“Posso dire che l’approccio dei piloti verso il format Sprint inizialmente non era favorevole (diciotto erano contrari e due favorevoli), oggi siamo all’apposto, ne abbiamo parlato durante la cena che abbiamo organizzato in Austria e tutti si sono espressi favorevolmente. Anche Max ha ammesso che c'è un senso. Quindi, vedo un’evoluzione da parte di tutti”. Erano state queste alcune delle parole del presidente e amministratore delegato della Formula 1, Stefano Domenicali, in una lunga intervista concessa a vari media italiani in cui aveva parlato del presente e, soprattutto, del futuro del circus. Un presente fatto di ricchezza e popolarità mai vista prima, un futuro, invece, tutto da scrivere. E alla base di ciò che verrà Domenicali aveva manifestato la necessità di mettersi in discussione, di esplorare nuove strade per cercare di crescere, ancora.

Come?
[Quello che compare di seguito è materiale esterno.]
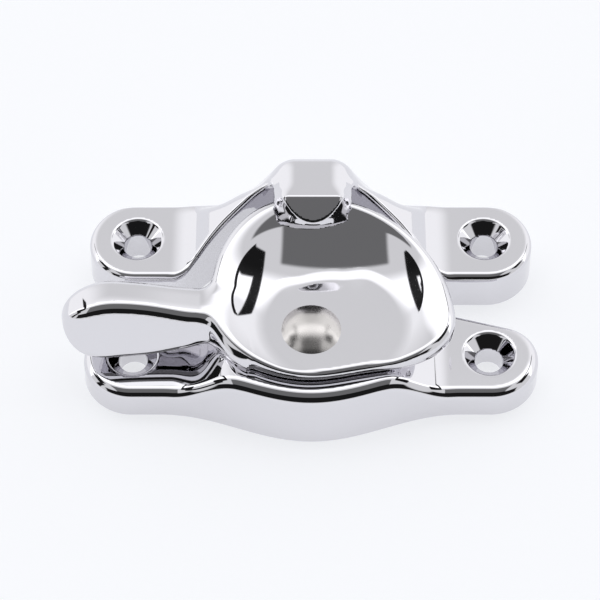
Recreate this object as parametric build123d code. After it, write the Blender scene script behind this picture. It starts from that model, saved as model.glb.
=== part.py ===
from build123d import *
import os
from math import cos, pi, radians, sin, sqrt

# Two-part rotary sash fastener (fitch pattern). Millimetres, +Z up.
# Origin: pivot axis at the underside of the base plate. +X runs along the
# meeting rail, +Y points from the base plate to the keep on the other sash.

# Screw plates, shared by the base and the keep
PLATE_HALF = 33.0          # half length of either plate
SCREW_X = 25.75            # screw holes sit at +X and -X of the centre line
SCREW_BORE_R = 2.025
CSK_R = 3.8                # 90 degree countersink for a 3.5 mm screw
LOBE_R = PLATE_HALF - SCREW_X
OGEE_END = 21.5            # where the S-shaped plan edge dies into the lobe

# Base plate
BASE_LOBE_TOP = 5.2
HUB_TOP = 9.0
HUB_FLAT_X = 10.5          # hub plateau half width
FLANK_END_X = 20.0         # foot of the hub flanks
BASE_BULGE = 4.6           # how far the front edge swells beyond the lobes
BASE_REAR_Y = 11.6
BASE_ROUND = 1.5
POCKET_X = 14.0            # hollow under the hub
POCKET_TOP = 6.4

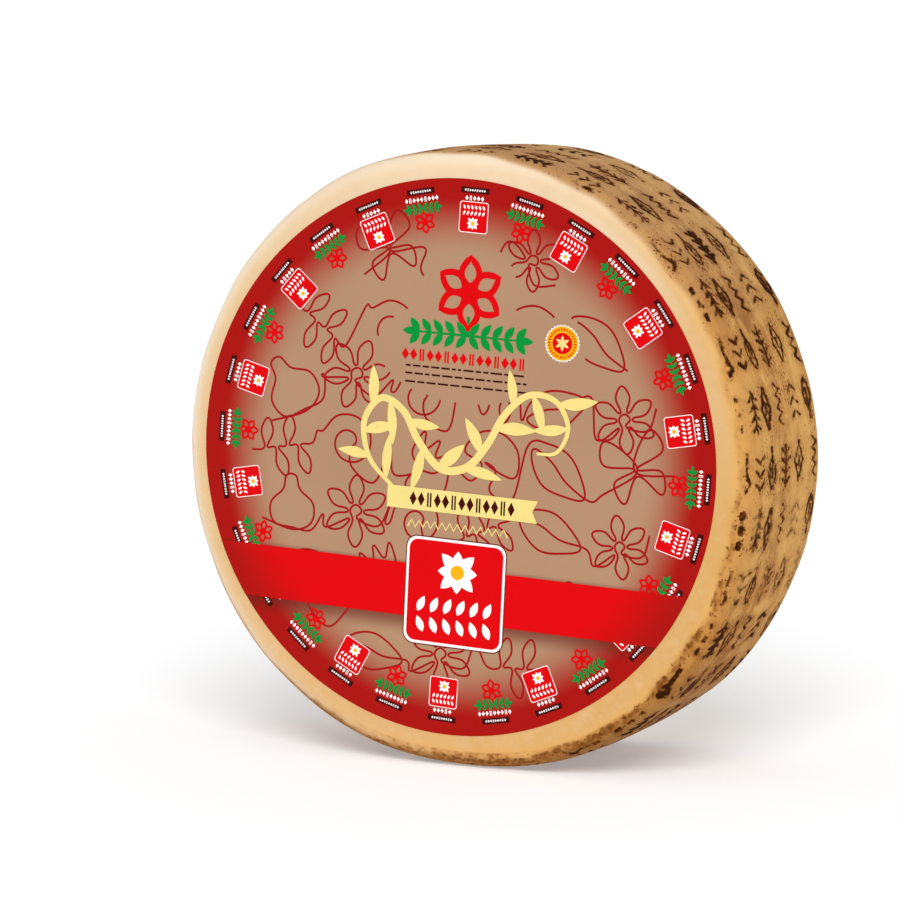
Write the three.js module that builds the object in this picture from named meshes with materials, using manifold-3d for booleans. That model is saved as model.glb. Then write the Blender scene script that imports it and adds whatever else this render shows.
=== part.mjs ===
// A whole wheel of aged cheese that stands upright on its rim, with a round paper label on its front face.
// Millimetres, +Z up. The wheel's axis runs along Y and the labelled face looks towards -Y. The origin lies on
// the ground, under the middle of the wheel.
import * as THREE from "three";
import { mergeVertices } from "three/addons/utils/BufferGeometryUtils.js";
import Module from "manifold-3d";

// The wheel.
const WHEEL_RADIUS = 175; // at the belly of the rim, before it sags out of round
const WHEEL_DEPTH = 115; // from face to face
const FACE_RADIUS = 163.5; // the flat of each face, out to where the shoulder starts
const SHOULDER_DEPTH = 14; // how far the shoulder runs along the rim
const SHOULDER_POWER = 2.2; // 2 is a true quarter ellipse, more is squarer
const RIM_BELLY = 2; // the rim is this much lower at its edges than in the middle

// How the rim is out of round. Angles are measured from +X towards +Z.
const SWELLINGS = [
  { waves: 2, height: 1.16, peak: THREE.MathUtils.degToRad(119.5) },
  { waves: 4, height: 0.37, peak: THREE.MathUtils.degToRad(32.3) },
];
const CROWN_WAVE = {
  waves: 7.2,
  height: 0.8,
  peak: THREE.MathUtils.degToRad(116),
  middle: THREE.MathUtils.degToRad(94),
  spread: THREE.MathUtils.degToRad(28),
};
const SETTLED = { depth: 2.43, spread: 0.202 }; // the wheel has sagged where it stands
const FOOT_FLAT = 1.1; // depth of the small flat pressed into the lowest part of the rim

// Shallow lumps left by turning and handling: each is a wave round the rim that leans as it crosses it.
const LUMPS = [
  { waves: 9, lean: 0.03, height: 0.18, start: 0.6 },
  { waves: 14, lean: -0.05, height: 0.14, start: 2.1 },
  { waves: 23, lean: 0.08, height: 0.1, start: 4.0 },
];

// The label.
const LABEL_RADIUS = 156;
const LABEL_THICKNESS = 0.3;
const LABEL_GAP = 0.3; // between the face and the back of the label
const LABEL_CENTRE = { x: -3.4, z: 2.6 }; // it was stuck on slightly off the wheel's centre

// How finely the curves are divided.
const TURN_STEPS = 120;
const SHOULDER_STEPS = 6;
const RIM_STEPS = 10;
const LABEL_STEPS = 96;

const HALF_DEPTH = WHEEL_DEPTH / 2;
const BOTTOM = -Math.PI / 2;
const TOP = Math.PI / 2;

const wasm = await Module();
wasm.setup();

/** The rim's radius where the wheel is perfectly round, at a distance along the axis from its middle. */
function rimRadius(along) {
  return WHEEL_RADIUS - RIM_BELLY * (along / HALF_DEPTH) ** 2;
}

/** One quarter of the rounded edge, from the flat of a face to the rim; side is -1 for the front face, 1 for the back. */
function shoulder(side) {
  const rimStart = HALF_DEPTH - SHOULDER_DEPTH;
  const reach = rimRadius(rimStart) - FACE_RADIUS;
  const points = [];
  for (let i = 0; i <= SHOULDER_STEPS; i++) {
    const turn = (TOP * i) / SHOULDER_STEPS;
    const out = FACE_RADIUS + reach * Math.sin(turn) ** (2 / SHOULDER_POWER);
    const along = rimStart + SHOULDER_DEPTH * Math.cos(turn) ** (2 / SHOULDER_POWER);
    points.push(new THREE.Vector2(out, side * along));
  }
  return points;
}

/** Half of the wheel's section: front face, front shoulder, bellied rim, back shoulder, back face. */
function section() {
  const rimStart = HALF_DEPTH - SHOULDER_DEPTH;
  const rim = [];
  for (let i = 1; i < RIM_STEPS; i++) {
    const along = rimStart * ((2 * i) / RIM_STEPS - 1);
    rim.push(new THREE.Vector2(rimRadius(along), along));
  }
  const frontCentre = new THREE.Vector2(0, -HALF_DEPTH);
  const backCentre = new THREE.Vector2(0, HALF_DEPTH);
  return [frontCentre, ...shoulder(-1), ...rim, ...shoulder(1).reverse(), backCentre];
}

/** The smallest angle between two directions. */
function angleBetween(a, b) {
  return Math.abs(Math.atan2(Math.sin(a - b), Math.cos(a - b)));
}

/** A bell curve that is 1 at no distance and fades out over the spread. */
function bell(distance, spread) {
  return Math.exp(-(distance ** 2) / (2 * spread ** 2));
}

/** How far the outline stands out of the true circle at an angle round the wheel. */
function outOfRound(angle) {
  let height = -SETTLED.depth * bell(angleBetween(angle, BOTTOM), SETTLED.spread);
  for (const swelling of SWELLINGS) {
    height += swelling.height * Math.cos(swelling.waves * (angle - swelling.peak));
  }
  const wave = Math.cos(CROWN_WAVE.waves * (angle - CROWN_WAVE.peak));
  return height + CROWN_WAVE.height * wave * bell(angleBetween(angle, CROWN_WAVE.middle), CROWN_WAVE.spread);
}

/** The shallow lumps of the rim, which die out towards the ground and on the flat faces. */
function lumps(angle, along, radius) {
  let height = 0;
  for (const lump of LUMPS) {
    height += lump.height * Math.sin(lump.waves * angle + lump.lean * along + lump.start);
  }
  const onRim = THREE.MathUtils.smoothstep(radius, FACE_RADIUS, WHEEL_RADIUS - RIM_BELLY);
  return height * onRim * (1 - bell(angleBetween(angle, BOTTOM), 2 * SETTLED.spread));
}

/** A manifold-3d solid of a closed geometry, with its shared corners merged and its collapsed triangles dropped. */
function solidOf(geometry) {
  geometry.deleteAttribute("normal");
  geometry.deleteAttribute("uv");
  const merged = mergeVertices(geometry, 1e-3);
  const corners = merged.index.array;
  const triangles = [];
  for (let i = 0; i < corners.length; i += 3) {
    const [a, b, c] = corners.slice(i, i + 3);
    if (a !== b && b !== c && c !== a) triangles.push(a, b, c);
  }
  const vertProperties = new Float32Array(merged.attributes.position.array);
  return new wasm.Manifold(new wasm.Mesh({ numProp: 3, vertProperties, triVerts: new Uint32Array(triangles) }));
}

/** The solid's surface as a geometry of plain triangles. */
function geometryOf(solid) {
  const { vertProperties, triVerts } = solid.getMesh();
  const geometry = new THREE.BufferGeometry();
  geometry.setAttribute("position", new THREE.BufferAttribute(new Float32Array(vertProperties), 3));
  geometry.setIndex(new THREE.BufferAttribute(new Uint32Array(triVerts), 1));
  geometry.computeVertexNormals();
  return geometry;
}

/** The wheel about its own centre: the turned section, pushed out of round, with a flat where it stands. */
function wheelGeometry() {
  const turned = new THREE.LatheGeometry(section(), TURN_STEPS);
  const position = turned.attributes.position;
  for (let i = 0; i < position.count; i++) {
    const [x, along, z] = [position.getX(i), position.getY(i), position.getZ(i)];
    const radius = Math.hypot(x, z);
    const angle = Math.atan2(z, x);
    const pushed = radius * (1 + outOfRound(angle) / WHEEL_RADIUS) + lumps(angle, along, radius);
    position.setXYZ(i, pushed * Math.cos(angle), along, pushed * Math.sin(angle));
  }
  const overground = new THREE.BoxGeometry(4 * WHEEL_RADIUS, 2 * WHEEL_DEPTH, 4 * WHEEL_RADIUS);
  overground.translate(0, 0, 2 * WHEEL_RADIUS - AXLE_HEIGHT);
  return geometryOf(solidOf(turned).intersect(solidOf(overground)));
}

/** The label lying flat against the front face, about the wheel's centre. */
function labelGeometry() {
  const disc = new THREE.CylinderGeometry(LABEL_RADIUS, LABEL_RADIUS, LABEL_THICKNESS, LABEL_STEPS);
  disc.translate(LABEL_CENTRE.x, -HALF_DEPTH - LABEL_GAP - LABEL_THICKNESS / 2, LABEL_CENTRE.z);
  return geometryOf(solidOf(disc));
}

/** A named sub-part with its material. */
function piece(name, geometry, colour, roughness) {
  const material = new THREE.MeshStandardMaterial({ color: colour, roughness, metalness: 0 });
  const mesh = new THREE.Mesh(geometry, material);
  mesh.name = name;
  return mesh;
}

// The height of the wheel's centre over the ground: its lowest radius less the flat.
const AXLE_HEIGHT = WHEEL_RADIUS + outOfRound(BOTTOM) - FOOT_FLAT;

const cheese = new THREE.Group();
cheese.add(piece("cheese_wheel", wheelGeometry(), "#dcb478", 0.55));
cheese.add(piece("label", labelGeometry(), "#a5221d", 0.5));
cheese.position.set(0, (LABEL_GAP + LABEL_THICKNESS) / 2, AXLE_HEIGHT); // centred along Y with the label counted

export default cheese;
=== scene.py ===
"""The looks of a whole wheel of aged cheese standing on its rim, with a printed label on its front."""

import math
import random

import bmesh
import bpy
import numpy as np
from mathutils import Matrix, Vector


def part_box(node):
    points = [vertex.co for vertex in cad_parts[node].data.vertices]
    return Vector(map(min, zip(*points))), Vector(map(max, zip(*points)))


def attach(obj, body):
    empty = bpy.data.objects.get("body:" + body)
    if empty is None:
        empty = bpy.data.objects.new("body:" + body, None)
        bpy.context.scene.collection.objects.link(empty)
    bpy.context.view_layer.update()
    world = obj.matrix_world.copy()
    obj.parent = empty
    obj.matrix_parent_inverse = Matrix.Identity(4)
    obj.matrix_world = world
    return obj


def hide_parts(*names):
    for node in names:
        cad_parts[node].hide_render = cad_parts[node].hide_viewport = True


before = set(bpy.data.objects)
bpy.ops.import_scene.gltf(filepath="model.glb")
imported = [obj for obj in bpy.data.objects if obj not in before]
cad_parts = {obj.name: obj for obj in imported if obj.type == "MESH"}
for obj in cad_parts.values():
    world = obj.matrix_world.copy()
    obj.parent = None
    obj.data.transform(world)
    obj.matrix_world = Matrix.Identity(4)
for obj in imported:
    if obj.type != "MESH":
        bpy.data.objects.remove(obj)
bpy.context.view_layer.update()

bl_info = {
    "name": "Aged cheese wheel",
    "version": (1, 0, 0),
    "blender": (4, 5, 0),
    "location": "View3D > Sidebar > Cheese",
    "description": "Builds the rind, the printed label and the studio of an aged cheese wheel",
    "category": "Object",
}

MM = 0.001

# The wheel, in millimetres, as its solid has it. Angles are measured from +X towards +Z.
WHEEL_LOW, WHEEL_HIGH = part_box("cheese_wheel")
WHEEL_RADIUS = 175.0
HALF_DEPTH = (WHEEL_HIGH.y - WHEEL_LOW.y) / 2 / MM
WHEEL_MIDDLE = (WHEEL_HIGH.y + WHEEL_LOW.y) / 2 / MM
FACE_RADIUS = 163.5
SHOULDER_DEPTH = 14.0
SHOULDER_POWER = 2.2
RIM_HALF = HALF_DEPTH - SHOULDER_DEPTH  # half the width of the rim between its rounded edges
RIM_BELLY = 2.0
SWELLINGS = ((2, 1.16, math.radians(119.5)), (4, 0.37, math.radians(32.3)))  # waves, height, peak
CROWN_WAVE = {"waves": 7.2, "height": 0.8, "peak": math.radians(116), "middle": math.radians(94)}
CROWN_SPREAD = math.radians(28)
SETTLED_DEPTH, SETTLED_SPREAD = 2.43, 0.202
FOOT_FLAT = 1.1
LUMPS = ((9, 0.03, 0.18, 0.6), (14, -0.05, 0.14, 2.1), (23, 0.08, 0.1, 4.0))  # waves, lean, height, start
BOTTOM = -math.pi / 2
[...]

Meno prove, più azione e, soprattutto, gare più corte. È questa la formula menzionata dall’italiano a capo di Formula One Group dal 2021, alla cui base vi è lo studio di dati che vedrebbero i cosiddetti “nuovi fan” sempre più coinvolti nell’universo della serie e, allo stesso tempo, orientati verso format di minore durata rispetto a quelli attuali. Ed è qui che entrano in gioco le Sprint Race, volute e spinte dalla stessa Liberty Media ma che, e questo è risaputo, non hanno mai fatto breccia nel cuore dei piloti. È per questo che, a primo impatto, le parole di Domenicali hanno fatto sorgere qualche dubbio: 18 piloti favorevoli su 20, troppo se considerato che storicamente molti avevano manifestato uno scarso, o addirittura scarsissimo, interesse nel format. D’altronde, un fine settimana senza prove diventa anche un fine settimana senza alcuna certezza per i piloti che, solitamente, cercano l’esatto opposto.

Erano però state parole inequivocabili che, non appena ce n’è stata l’occasione, sono state riportate agli stessi piloti. Il risultato? Abbiamo ascoltato gran parte dei protagonisti durante il giovedì di Monza e ben più di due si sono opposti, o comunque hanno spiegato di non aver avuto un vero e proprio confronto con i vertici della F1 come sostenuto, invece, da Domenicali. Il più chiaro e diretto? Ovviamente Max Verstappen: “No, sapete tutti cosa penso delle gare sprint”, aveva affermato in conferenza stampa, lasciando intendere che la sua posizione non sia affatto cambiata. “Vedo degli aspetti positivi. La gente guadagna di più. Ma io ne ho già parlato molte volte, conoscete la mia opinione a riguardo. Allo stesso tempo, capisco che lo fanno per rendere il prodotto più emozionante e posso capire che, per i tifosi che vengono in pista, sia più entusiasmante vedere le macchine correre piuttosto che girare soltanto in prova. Per noi restano molto importanti, ma comprendo che dal punto di vista di un fan possano risultare un po’ noiose. La F1, però, è così dagli anni ’50. Capisco che lo sport si evolva, ma non dovremmo esagerare. Penso che una gara sprint sia già, dal mio punto di vista, abbastanza folle”.

E la stessa domanda è stata posta a tanti dei team principal presenti nel paddock, con una sola risposta: un sorriso, un po’ di imbarazzo e un no comment. O, nel caso del team principal Ferrari, Frederic Vasseur, un po’ di ironia. Sempre a Monza, poi, era arrivata anche la risposta dello stesso Domenicali che, sollecitato sull’argomento, a Sky dichiarava: “Qual è la verità? Che nel mondo di oggi chi non ha il coraggio di mettersi in discussione non ha spazio. Non sto dicendo gare più brevi o più lunghe, bisogna avere il coraggio di discutere le cose. Dare per scontato che lo status-quo sia la chiave del successo per il futuro significa non interpretare bene i segnali che ci arrivano. Dal mio punto di vista, ho l’obbligo di porre sul tavolo questi elementi di discussione”.
Una visione corretta, perché un capo che si rispetti è questo che fa. D’altronde, la condanna non è al mettersi in discussione per migliorare, ma al far passare dei messaggi che in meno di mezzo pomeriggio sono stati rispediti al mittente. Perché dal mettersi in discussione a sostenere che quasi tutti siano favorevoli (quando così non è) a una mezza rivoluzione è tutt’altra storia. Ce n’era davvero bisogno?